Please start at the first line of the records beneath and quote each line exactly, ending with the line containing "return piece".

◆ ◆ ◆

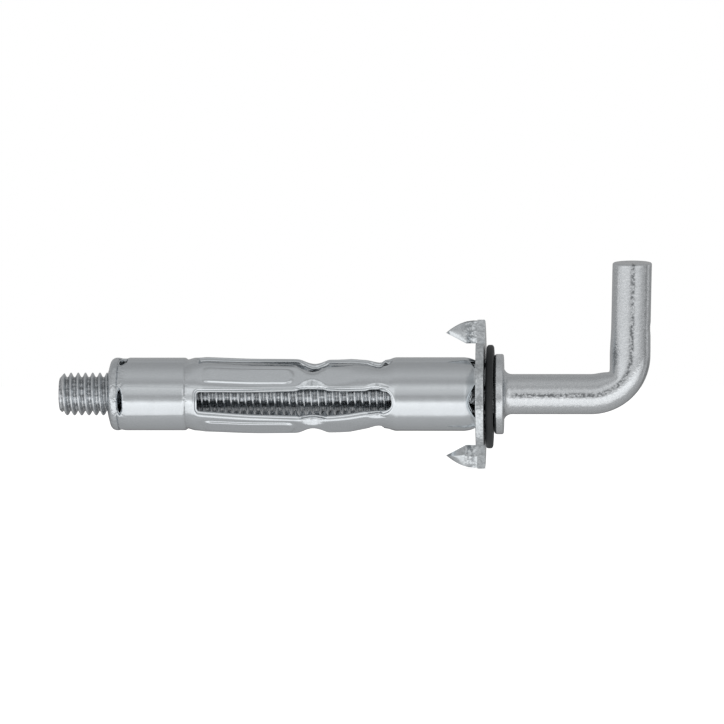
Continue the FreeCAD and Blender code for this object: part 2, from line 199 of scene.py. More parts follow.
def thread_radius(along, angle):
    """A right-hand thread: its ridge moves along by one pitch for each turn about X.

    The distance to the nearest ridge, from 0 to half a pitch, sets the radius between crest and root,
    and both are rounded, as a rolled thread's are.
    """
    phase = ((along - THREAD_SHIFT) / PITCH - angle / TURN) % 1
    nearness = np.abs(2 * phase - 1)
    return ROOT + (CREST - ROOT) * smooth_step((nearness - FLANK_START) / FLANK_RUN)


def link_mesh(name, points, faces, wear_and_shade):
    """A smooth-shaded mesh of points in millimetres, linked to the scene.

    Wear is kept at each point, from 0 for an even surface to 1 for a pitted one. On the hook screw the
    same value also holds painted shade in the thread and a painted dark reflection down its front.
    """
    mesh = bpy.data.meshes.new(name)
    mesh.from_pydata((points * MM).tolist(), [], faces)
    mesh.polygons.foreach_set("use_smooth", np.ones(len(mesh.polygons), bool))
    mesh.attributes.new("wear_and_shade", "FLOAT", "POINT").data.foreach_set("value", wear_and_shade.astype(np.float32))
    piece = bpy.data.objects.new(name, mesh)
    bpy.context.scene.collection.objects.link(piece)
    return piece


def grid_cells(number, loop_rows=False):
    """The four corner numbers of every cell of a grid that is closed round each row."""
    below = number if loop_rows else number[:-1]
    above = np.roll(number, -1, axis=0) if loop_rows else number[1:]
    return np.stack([below, np.roll(below, -1, axis=1), np.roll(above, -1, axis=1), above], axis=-1)


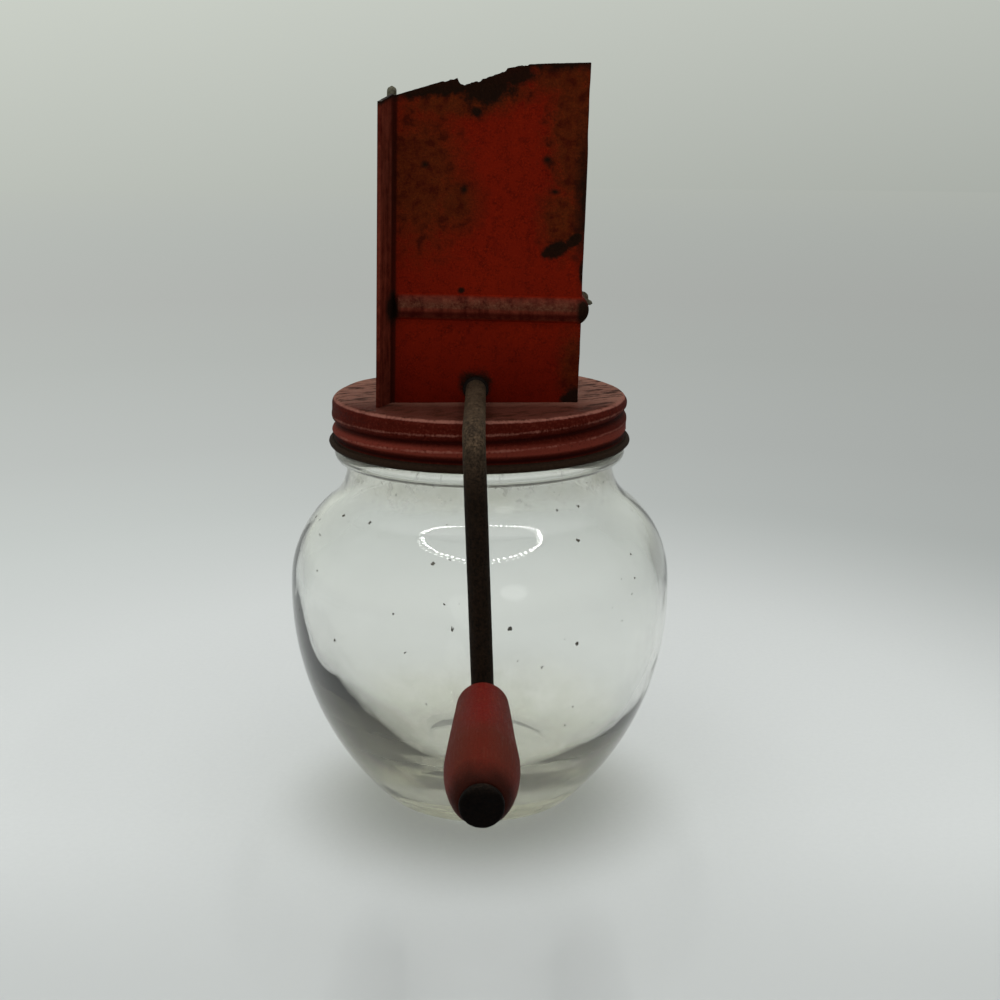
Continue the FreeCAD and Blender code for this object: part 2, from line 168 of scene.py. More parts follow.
def lathe(section, sides, shape):
    """Points and faces of a half section turned about Z. shape moves a point by its angle."""
    points, rings, faces = [], [], []
    for index, (radius, height) in enumerate(section):
        ring = []
        for side in range(1 if radius < 1e-6 else sides):
            angle = 2 * math.pi * side / sides
            moved_r, moved_z = shape(index, angle, radius, height)
            ring.append(len(points))
            points.append((moved_r * math.cos(angle), moved_r * math.sin(angle), moved_z))
        rings.append(ring)
    for low, high in zip(rings, rings[1:]):
        for side in range(sides):
            after = (side + 1) % sides
            if len(low) == 1:
                faces.append((low[0], high[after], high[side]))
            elif len(high) == 1:
                faces.append((low[side], low[after], high[0]))
            else:
                faces.append((low[side], low[after], high[after], high[side]))
    return points, faces


def from_helix(angle, height, middle_z, start_deg, end_deg):
    """Distance along Z from the nearest turn of the thread, and how much of it is there."""
    best, presence = THREAD_PITCH, 0.0
    degrees = math.degrees(angle) - 360
    while degrees < end_deg + 20:
        fade = min(degrees - start_deg, end_deg - degrees) / 12
        gap = height - (middle_z + THREAD_PITCH * (degrees - 180) / 360)
        if fade > 0 and abs(gap) < abs(best):
            best, presence = gap, min(fade, 1.0)
        degrees += 360
    return best, presence


outside = [(0, 0.95)] + run((4, 0.95), (16.5, 0.7), 6)
outside += run((18.5, 0.15), (19.6, 0), 2) + arc(23.84, 6, 6, -90, -44.1, 12)
outside += arc(*BELLY, 80, -44.1, 3.94, 60)[1:] + arc(*SHOULDER, 27, 3.94, 52.9, 30)[1:]
outside += arc(47.1, 92.25, 12, 232.9, 180, 14)[1:] + [(35.1, 93.0), (35.1, 93.7), (35.3, 94.0)]
outside += run((35.6, 94.0), (36.7, 94.0), 2) + arc(36.36, 95.76, 1.84, -73, 90, 16)
outside += run((36.2, 97.8), (36.2, 108.3), 52) + arc(35.2, 108.35, 1.0, 10, 90, 5)
inside = arc(33.0, 108.35, 1.0, 90, 180, 6) + run((32, 107.5), (32, 93.5), 8)
inside += arc(47.0, 92.57, 15, 180, 233.3, 16) + arc(*SHOULDER, 24.2, 53.3, 3.94, 28)[1:]
inside += arc(*BELLY, 77.2, 3.94, 0, 3)[1:] + arc(-11.1, 57.5, 59, 0, -55.7, 52)[1:]
inside += arc(21.3, 10.0, 1.5, -55.7, -90, 6)[1:]
inside += [(20.9, 8.55), (20.3, 8.95), (19.5, 9.2), (18.7, 9.0)]
inside += run((18.0, 8.8), (3, 8.6), 6) + [(0, 8.6)]
jar_section = outside + inside


def jar_shape(index, angle, radius, height):
    """Lay the thread round the mouth and let the walls wave a little."""
    at = Vector((radius * math.cos(angle), radius * math.sin(angle), height))
    if index < len(outside):
        wave = 0.05 * noise.noise(at / 16) - 0.05
        if height < 11:
            mould_line = math.sin(2.4 * height + 3 * noise.noise(at / 18))
            wave -= 0.06 * (1 + mould_line) * math.sin(math.pi * height / 11)
        if height > 99 and radius > 36:
            gap, presence = from_helix(angle, height, THREAD_MIDDLE_Z, -90, 270)
            if abs(gap) < THREAD_BULGE:
                wave += presence * math.sqrt(THREAD_BULGE ** 2 - gap ** 2)
        return radius + (wave if radius > 20 else 0), height
    wave = 0.22 * noise.noise(at / 14 + Vector((7, 3, 5)))
    thin_side = 2.3 * math.cos(angle - 0.1) * math.exp(-((height - 20) / 20) ** 2)
    if radius < 22:
        return radius + thin_side * radius / 22, height + 1.8 * wave
    return radius + wave + thin_side, height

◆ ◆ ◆

## WORKED ANSWER
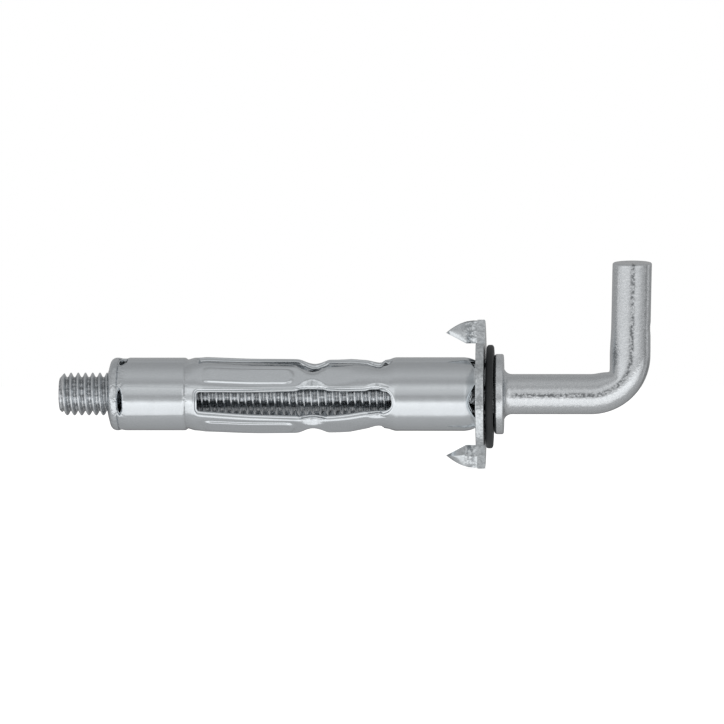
Continue the FreeCAD and Blender code for this object: part 2, from line 199 of scene.py. More parts follow.
def thread_radius(along, angle):
    """A right-hand thread: its ridge moves along by one pitch for each turn about X.

    The distance to the nearest ridge, from 0 to half a pitch, sets the radius between crest and root,
    and both are rounded, as a rolled thread's are.
    """
    phase = ((along - THREAD_SHIFT) / PITCH - angle / TURN) % 1
    nearness = np.abs(2 * phase - 1)
    return ROOT + (CREST - ROOT) * smooth_step((nearness - FLANK_START) / FLANK_RUN)


def link_mesh(name, points, faces, wear_and_shade):
    """A smooth-shaded mesh of points in millimetres, linked to the scene.

    Wear is kept at each point, from 0 for an even surface to 1 for a pitted one. On the hook screw the
    same value also holds painted shade in the thread and a painted dark reflection down its front.
    """
    mesh = bpy.data.meshes.new(name)
    mesh.from_pydata((points * MM).tolist(), [], faces)
    mesh.polygons.foreach_set("use_smooth", np.ones(len(mesh.polygons), bool))
    mesh.attributes.new("wear_and_shade", "FLOAT", "POINT").data.foreach_set("value", wear_and_shade.astype(np.float32))
    piece = bpy.data.objects.new(name, mesh)
    bpy.context.scene.collection.objects.link(piece)
    return piece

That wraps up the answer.